### Aim of the task
Below is a listing; reproduce each line of it exactly.

### Data provided

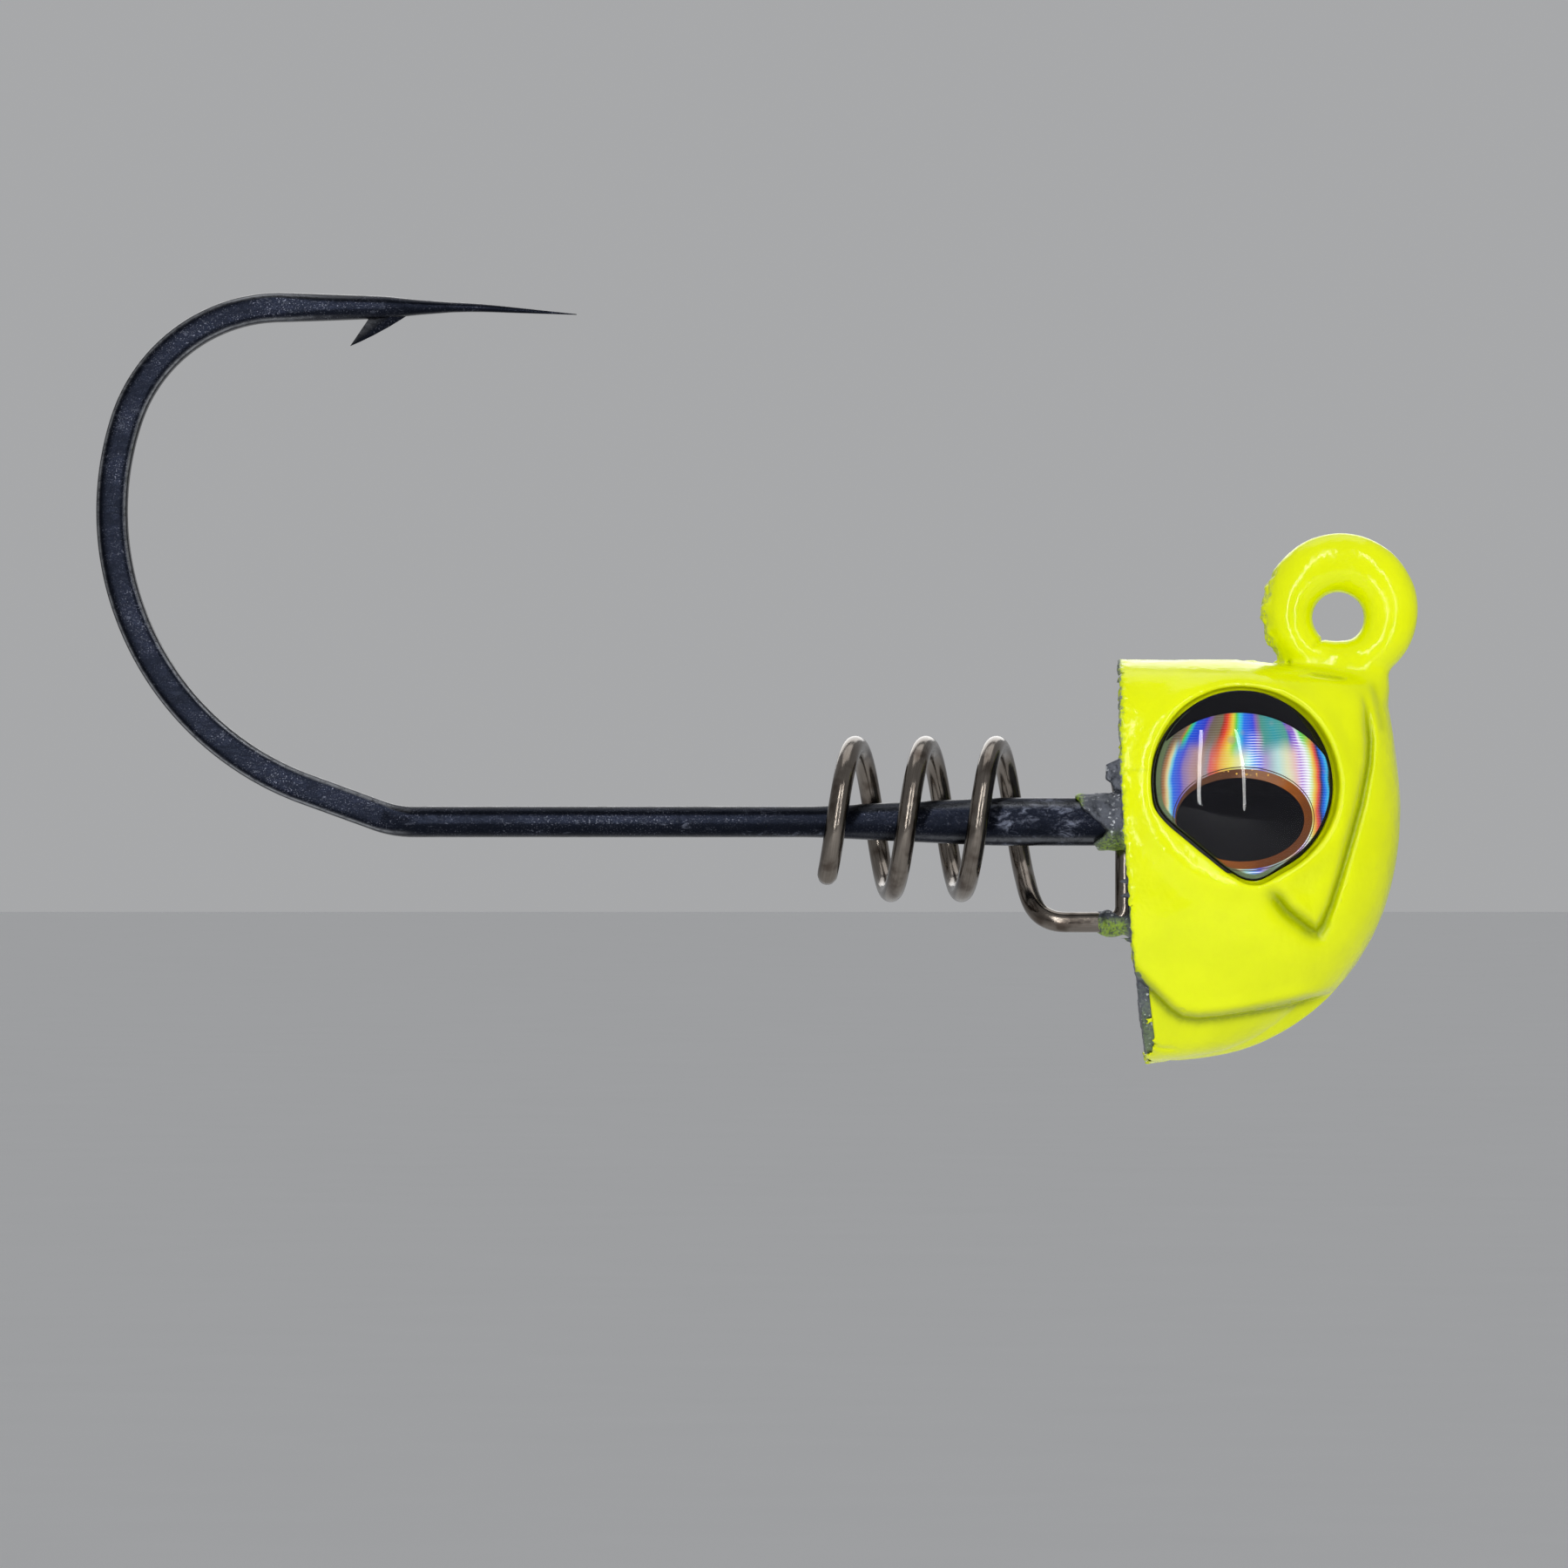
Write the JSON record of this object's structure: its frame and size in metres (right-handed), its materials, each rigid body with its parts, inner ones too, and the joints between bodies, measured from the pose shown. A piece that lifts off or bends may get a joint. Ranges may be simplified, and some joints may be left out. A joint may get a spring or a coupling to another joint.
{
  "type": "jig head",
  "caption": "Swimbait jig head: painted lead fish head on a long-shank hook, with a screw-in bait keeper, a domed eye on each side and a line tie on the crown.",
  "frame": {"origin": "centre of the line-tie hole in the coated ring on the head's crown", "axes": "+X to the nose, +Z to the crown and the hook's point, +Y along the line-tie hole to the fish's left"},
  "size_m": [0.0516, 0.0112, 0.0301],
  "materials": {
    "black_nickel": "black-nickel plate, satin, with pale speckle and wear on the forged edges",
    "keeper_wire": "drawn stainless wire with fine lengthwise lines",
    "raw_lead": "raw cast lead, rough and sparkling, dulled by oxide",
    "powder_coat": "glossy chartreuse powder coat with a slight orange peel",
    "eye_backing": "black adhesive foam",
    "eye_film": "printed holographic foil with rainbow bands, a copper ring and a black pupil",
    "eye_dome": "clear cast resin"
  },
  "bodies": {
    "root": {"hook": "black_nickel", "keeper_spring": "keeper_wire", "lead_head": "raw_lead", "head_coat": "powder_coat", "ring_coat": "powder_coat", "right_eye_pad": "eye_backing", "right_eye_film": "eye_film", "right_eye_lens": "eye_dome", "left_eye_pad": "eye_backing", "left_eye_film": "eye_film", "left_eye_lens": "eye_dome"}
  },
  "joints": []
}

### Response to this task
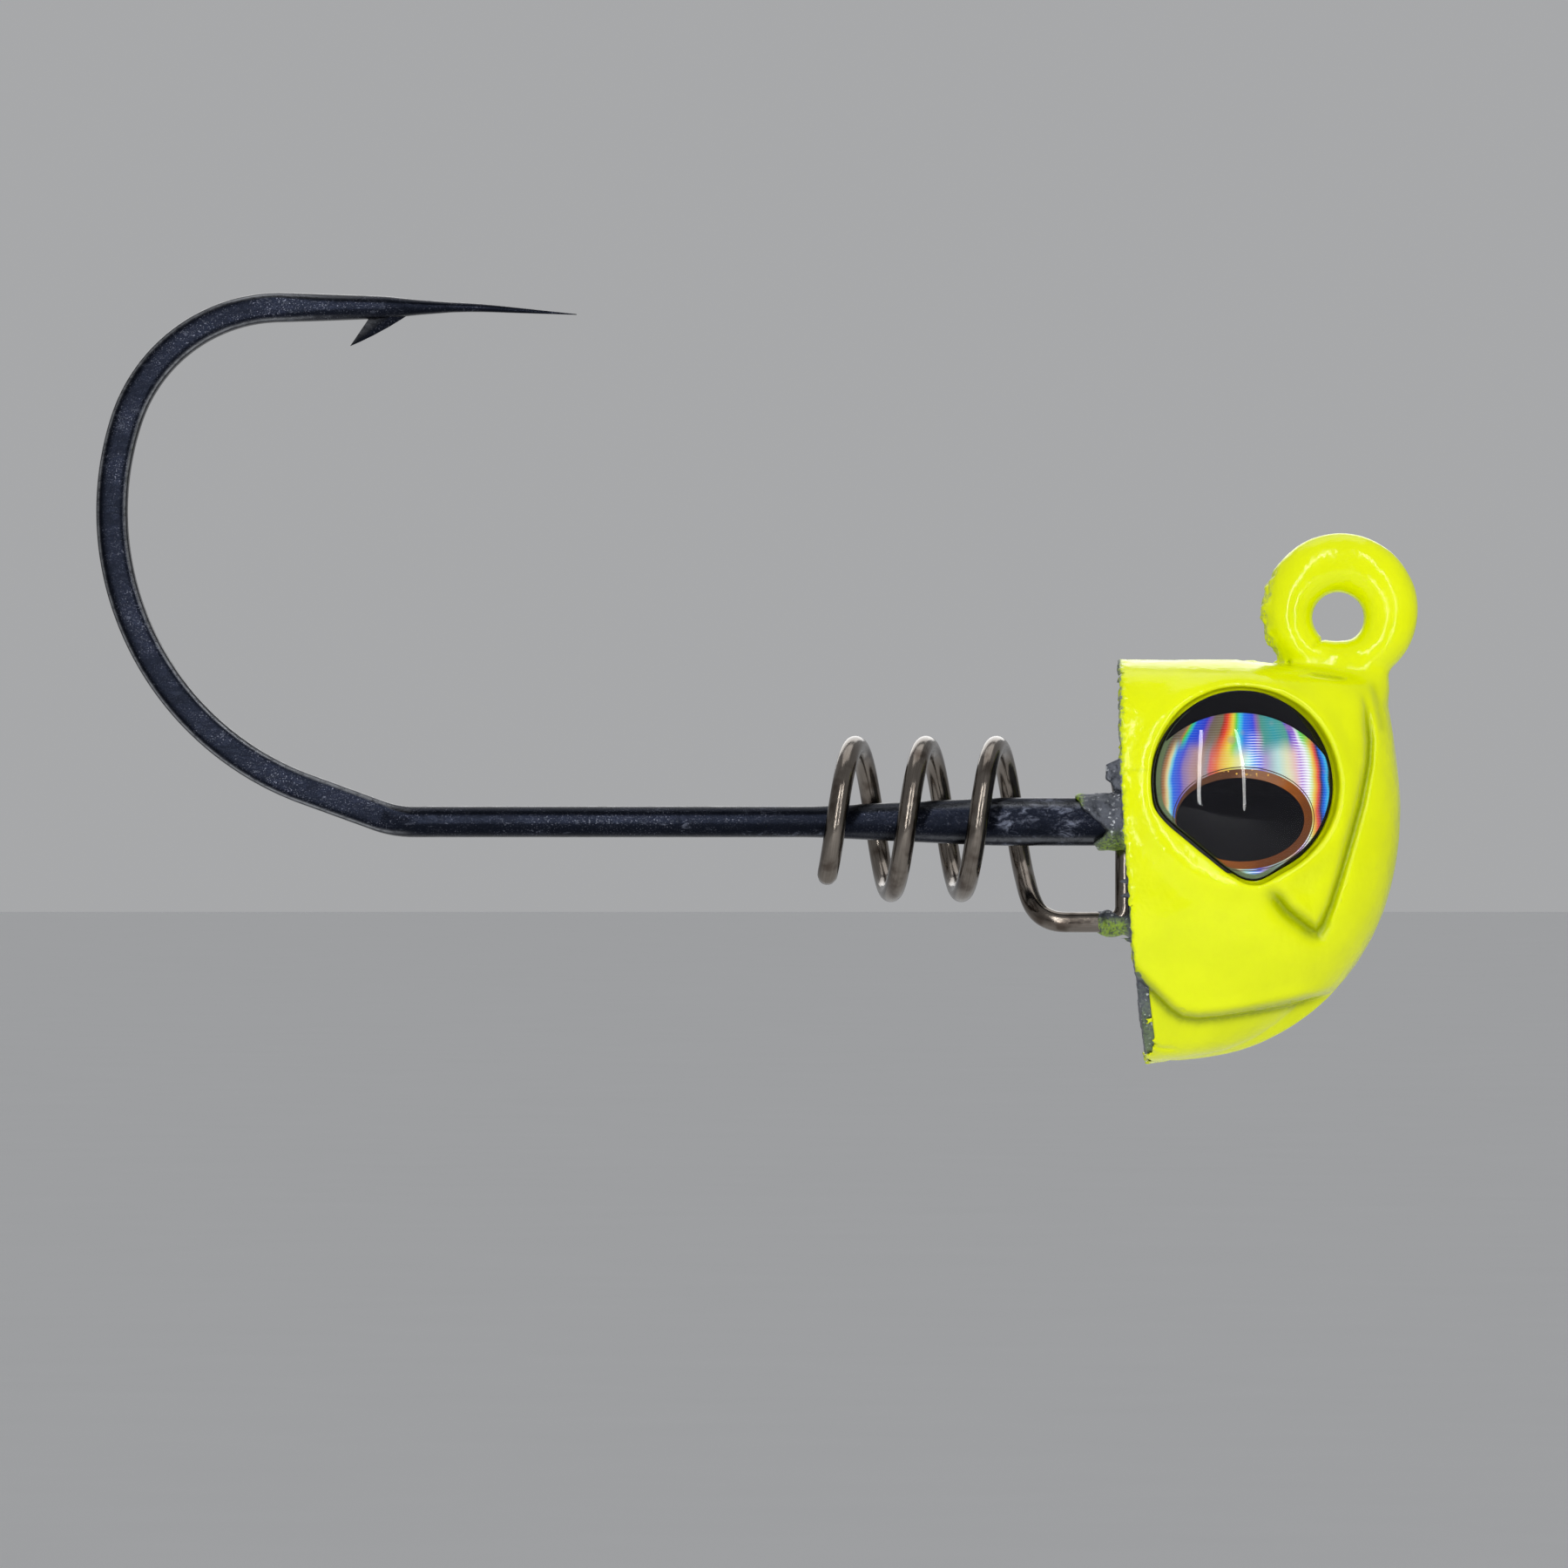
Write the JSON record of this object's structure: its frame and size in metres (right-handed), its materials, each rigid body with its parts, inner ones too, and the joints between bodies, measured from the pose shown. A piece that lifts off or bends may get a joint. Ranges may be simplified, and some joints may be left out. A joint may get a spring or a coupling to another joint.
{
  "type": "jig head",
  "caption": "Swimbait jig head: painted lead fish head on a long-shank hook, with a screw-in bait keeper, a domed eye on each side and a line tie on the crown.",
  "frame": {"origin": "centre of the line-tie hole in the coated ring on the head's crown", "axes": "+X to the nose, +Z to the crown and the hook's point, +Y along the line-tie hole to the fish's left"},
  "size_m": [0.0516, 0.0112, 0.0301],
  "materials": {
    "black_nickel": "black-nickel plate, satin, with pale speckle and wear on the forged edges",
    "keeper_wire": "drawn stainless wire with fine lengthwise lines",
    "raw_lead": "raw cast lead, rough and sparkling, dulled by oxide",
    "powder_coat": "glossy chartreuse powder coat with a slight orange peel",
    "eye_backing": "black adhesive foam",
    "eye_film": "printed holographic foil with rainbow bands, a copper ring and a black pupil",
    "eye_dome": "clear cast resin"
  },
  "bodies": {
    "root": {"hook": "black_nickel", "keeper_spring": "keeper_wire", "lead_head": "raw_lead", "head_coat": "powder_coat", "ring_coat": "powder_coat", "right_eye_pad": "eye_backing", "right_eye_film": "eye_film", "right_eye_lens": "eye_dome", "left_eye_pad": "eye_backing", "left_eye_film": "eye_film", "left_eye_lens": "eye_dome"}
  },
  "joints": []
}